Tymczasem niekoniecznie. Jeff Sneider – scooper mający na koncie wcale niezłą listę listę sprawdzonych doniesień – wyznał, że włodarze Marvela nie tylko poszukują zastępstwa, ale mają już swój cel numer jeden do Thunderbolts:
BREAKING via THE HOT MIC podcast: Though Marvel insiders DENY he has been cast in the movie at this time, multiple sources indicate that HARRISON FORD either is or was the studio's top choice to star in THUNDERBOLTS as the General himself. It's unclear if he already passed…
— Jeff Sneider (@TheInSneider) September 29, 2022
Jak widać, na razie te doniesienia są dość mgliste i bardzo możliwe, że już nieaktualne, niemniej jednak trudno przejść obok takich informacji obojętnie. Hurt w dość wyrazisty sposób zaznaczył swoją obecność w Marvel Cinematic Universe, jednak trzeba przyznać, że te występy nie miały aż tak kluczowej wagi scenariuszowej, żeby był nie do zastąpienia (zwłaszcza, że w przeszłości zdarzył się chociażby recast samego Rhodeya). Harrison Ford zaś to również niesamowicie mocna postać, więc mógłby to wszystko zrównoważyć. Cóż, czas pokaże, czy w ogóle jest o czym rozmawiać.
W Thunderbolts ujrzymy: Valentinę Allegrę de Fontaine, Ghost, Red Guardiana, Yelenę Belovę, Zimowego Żołnierza, U.S. Agenta, oraz Taskmastera! Do swoich ról powrócą: Julia Louis-Dreyfus, Hannah John-Kamen, David Harbour, Florence Pugh, Sebastian Stan, Wyatt Russell, oraz Olga Kurylenko.

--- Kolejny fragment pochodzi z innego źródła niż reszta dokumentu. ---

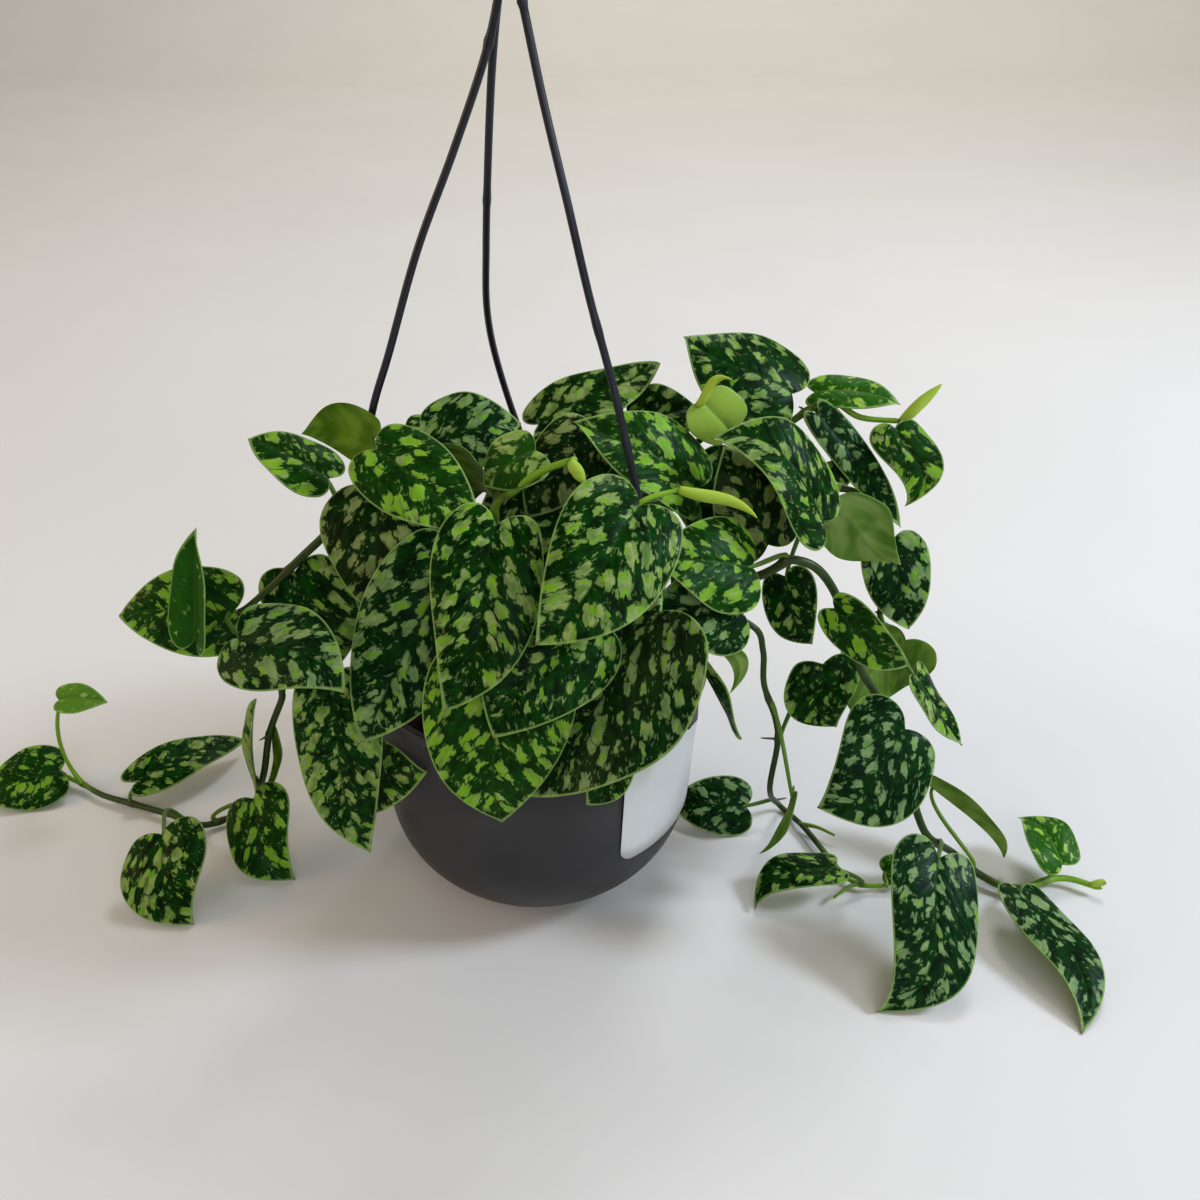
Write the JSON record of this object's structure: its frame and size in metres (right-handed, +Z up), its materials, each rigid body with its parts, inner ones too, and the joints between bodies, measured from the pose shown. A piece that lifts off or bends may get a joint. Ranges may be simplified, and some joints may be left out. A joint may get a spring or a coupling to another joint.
{
  "type": "potted tricolor silver scindapsus",
  "caption": "Trailing houseplant with silver-splashed leaves in a dark plastic hanging pot, with its hanger clipped to the rim.",
  "frame": {"origin": "middle of the pot's flat base, on the surface that it stands on", "axes": "+Z up the pot's axis, -Y towards the front, +X to the right as seen from the front"},
  "size_m": [0.5566, 0.2344, 0.4263],
  "materials": {
    "pot_plastic": "moulded dark grey plastic with a soft sheen",
    "hanger_plastic": "moulded black plastic with a soft sheen",
    "potting_mix": "damp, crumbly peat and bark",
    "sticker_paper": "smooth coated paper",
    "leaf": "satin dark green with silver and lime splashes and a pale edge"
  },
  "bodies": {
    "root": {"pot": "pot_plastic", "soil": "potting_mix", "hanger": "hanger_plastic", "sticker": "sticker_paper", "stem_floor_left": "leaf", "stem_high_left": "leaf", "stem_crown_left": "leaf", "stem_crown_back_left": "leaf", "stem_front_left": "leaf", "stem_front_middle": "leaf", "stem_front_right": "leaf", "stem_front_low": "leaf", "stem_new_shoot": "leaf", "stem_crown_back": "leaf", "stem_top_right": "leaf", "stem_crown_right": "leaf", "stem_main_right": "leaf", "stem_thin_right": "leaf", "stem_high_right": "leaf", "stem_back_right": "leaf", "stem_low_right": "leaf", "stem_back_1": "leaf", "stem_back_2": "leaf", "stem_back_3": "leaf", "stem_back_4": "leaf"}
  },
  "joints": []
}
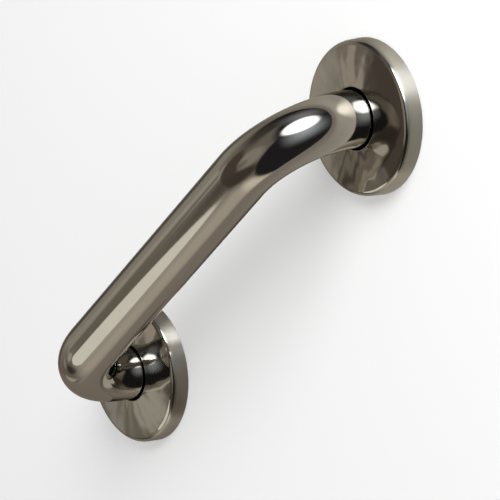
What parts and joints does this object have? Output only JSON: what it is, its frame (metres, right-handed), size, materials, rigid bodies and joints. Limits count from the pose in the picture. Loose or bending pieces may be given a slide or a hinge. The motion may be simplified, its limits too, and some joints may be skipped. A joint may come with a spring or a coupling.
{
  "type": "grab rail",
  "caption": "Straight grab rail of bent round tube with a round press-on cover over each screwed base flange.",
  "frame": {"origin": "on the wall, midway between the two legs, at the centre of the screw pattern", "axes": "+Z out of the wall, X along the rail, Y across it"},
  "size_m": [0.364, 0.086, 0.1001],
  "materials": {
    "mirror_steel": "mirror-polished stainless steel",
    "cover_steel": "mirror-polished face, fine satin skirt, stainless steel",
    "satin_steel": "satin, lightly brushed stainless steel",
    "weld_steel": "rippled, slightly heat-tinted weld",
    "screw_steel": "bright rolled stainless steel"
  },
  "bodies": {
    "rail": {"rail_tube": "mirror_steel", "left_base_flange": "satin_steel", "right_base_flange": "satin_steel", "left_weld": "weld_steel", "right_weld": "weld_steel", "left_fixing_screws": "screw_steel", "right_fixing_screws": "screw_steel"},
    "left_cover": {"left_cover_plate": "cover_steel"},
    "right_cover": {"right_cover_plate": "cover_steel"}
  },
  "joints": [
    {"name": "left_cover_slide", "type": "slide", "parent": "rail", "child": "left_cover", "axis": [0, 0, 1], "range_m": [0, 0.0105]},
    {"name": "right_cover_slide", "type": "slide", "parent": "rail", "child": "right_cover", "axis": [0, 0, 1], "range_m": [0, 0.0105]}
  ]
}
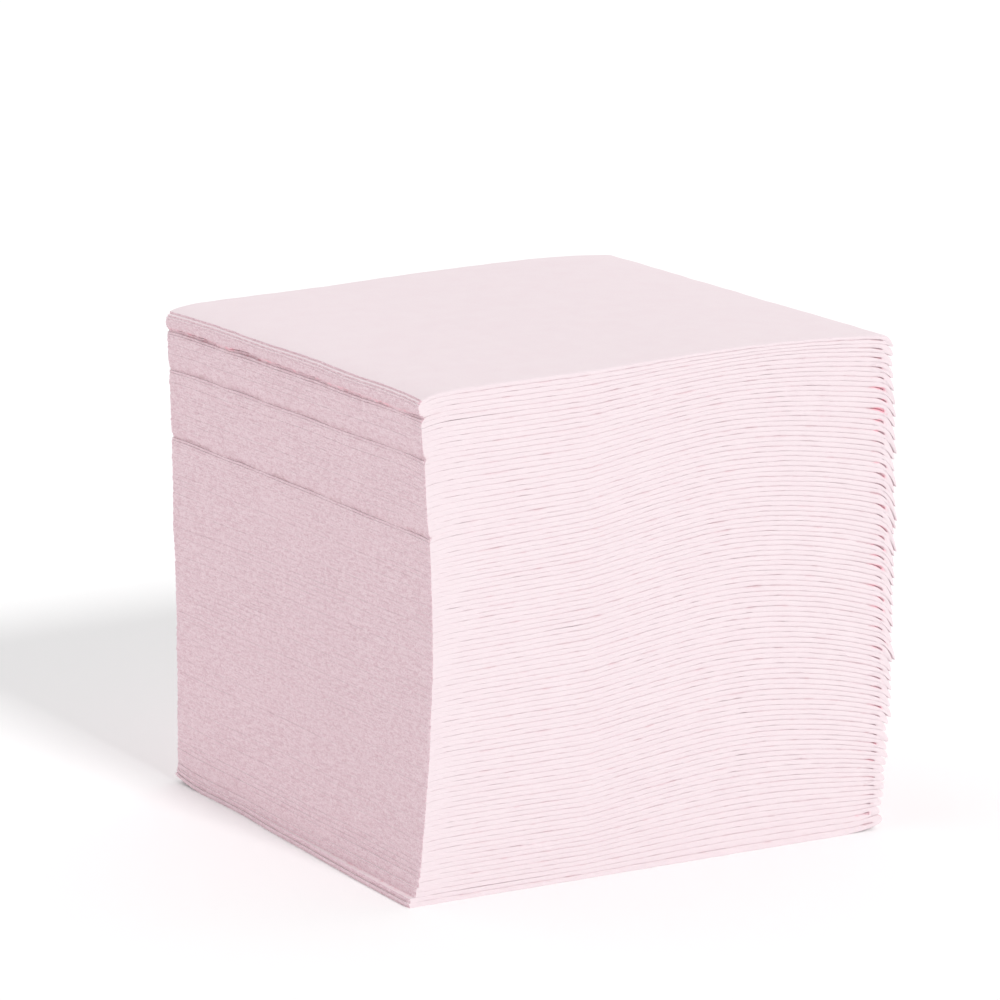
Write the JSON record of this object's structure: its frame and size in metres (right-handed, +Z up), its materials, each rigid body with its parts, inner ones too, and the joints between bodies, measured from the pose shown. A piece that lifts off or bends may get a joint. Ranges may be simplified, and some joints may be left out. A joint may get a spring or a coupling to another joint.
{
  "type": "stack of paper napkins",
  "caption": "Free-standing square stack of plain soft paper napkins, each folded twice into a quarter of its sheet, cut edges on two sides and folds on the other two.",
  "frame": {"origin": "on the surface that the stack rests on, below the middle of the stack", "axes": "+Z up through the stack, +X towards the side of the second folds, -Y towards the side of the spines"},
  "size_m": [0.1304, 0.129, 0.1238],
  "materials": {
    "napkin_paper": "matte uncoated airlaid tissue, pale pink, soft and slightly fibrous"
  },
  "bodies": {
    "root": {"napkin_01": "napkin_paper", "napkin_02": "napkin_paper", "napkin_03": "napkin_paper", "napkin_04": "napkin_paper", "napkin_05": "napkin_paper", "napkin_06": "napkin_paper", "napkin_07": "napkin_paper", "napkin_08": "napkin_paper", "napkin_09": "napkin_paper", "napkin_10": "napkin_paper", "napkin_11": "napkin_paper", "napkin_12": "napkin_paper", "napkin_13": "napkin_paper", "napkin_14": "napkin_paper", "napkin_15": "napkin_paper", "napkin_16": "napkin_paper", "napkin_17": "napkin_paper", "napkin_18": "napkin_paper", "napkin_19": "napkin_paper", "napkin_20": "napkin_paper", "napkin_21": "napkin_paper", "napkin_22": "napkin_paper", "napkin_23": "napkin_paper", "napkin_24": "napkin_paper", "napkin_25": "napkin_paper", "napkin_26": "napkin_paper", "napkin_27": "napkin_paper", "napkin_28": "napkin_paper", "napkin_29": "napkin_paper", "napkin_30": "napkin_paper", "napkin_31": "napkin_paper", "napkin_32": "napkin_paper", "napkin_33": "napkin_paper", "napkin_34": "napkin_paper", "napkin_35": "napkin_paper", "napkin_36": "napkin_paper", "napkin_37": "napkin_paper", "napkin_38": "napkin_paper", "napkin_39": "napkin_paper", "napkin_40": "napkin_paper", "napkin_41": "napkin_paper", "napkin_42": "napkin_paper", "napkin_43": "napkin_paper", "napkin_44": "napkin_paper", "napkin_45": "napkin_paper", "napkin_46": "napkin_paper", "napkin_47": "napkin_paper", "napkin_48": "napkin_paper", "napkin_49": "napkin_paper", "napkin_50": "napkin_paper"}
  },
  "joints": []
}
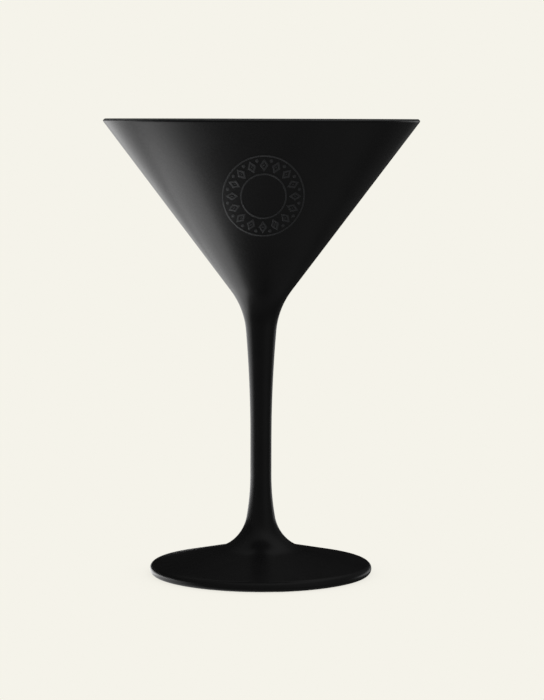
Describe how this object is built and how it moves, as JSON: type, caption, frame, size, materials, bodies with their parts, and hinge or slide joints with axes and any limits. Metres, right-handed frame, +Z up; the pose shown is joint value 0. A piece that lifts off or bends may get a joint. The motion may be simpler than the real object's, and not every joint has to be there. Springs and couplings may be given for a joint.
{
  "type": "martini glass",
  "caption": "Stemmed cocktail glass with a conical bowl, slim tapering stem and round sloping foot, black lacquer outside, bare glass inside, and a tonal geometric ring print.",
  "frame": {"origin": "centre of the foot's standing ring, on the table", "axes": "+Z up the glass's axis; -Y is the front, where the printed ring is; +X is to the right of a viewer at the front"},
  "size_m": [0.1154, 0.1154, 0.1675],
  "materials": {
    "clear_glass": "clear, fire-polished",
    "black_lacquer": "satin black sprayed lacquer",
    "ring_print": "tonal dark grey matt print"
  },
  "bodies": {
    "root": {"bowl": "clear_glass", "stem": "clear_glass", "foot": "clear_glass", "bowl_lacquer": "black_lacquer", "stem_lacquer": "black_lacquer", "foot_lacquer": "black_lacquer", "printed_ring": "ring_print"}
  },
  "joints": []
}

W komiksach Thunderbolts początkowo była założoną przez Barona Zemo grupą superzłoczyńców, którzy chcieli wspólnie pokonać Avengers. Później jednak przeszli gwałtowne zmiany, przez ci stali się kimś na obraz superbohaterów, z którymi niegdyś walczyli. W szeregach owej drużyny znaleźli się: Deadpool, Red Hulk, Ghost, Venom, U.S. Agent, Zielony Goblin, Crossbones i wiele więcej postaci z Marvel Comics. Film zadebiutuje w kinach 26 lipca 2024 roku.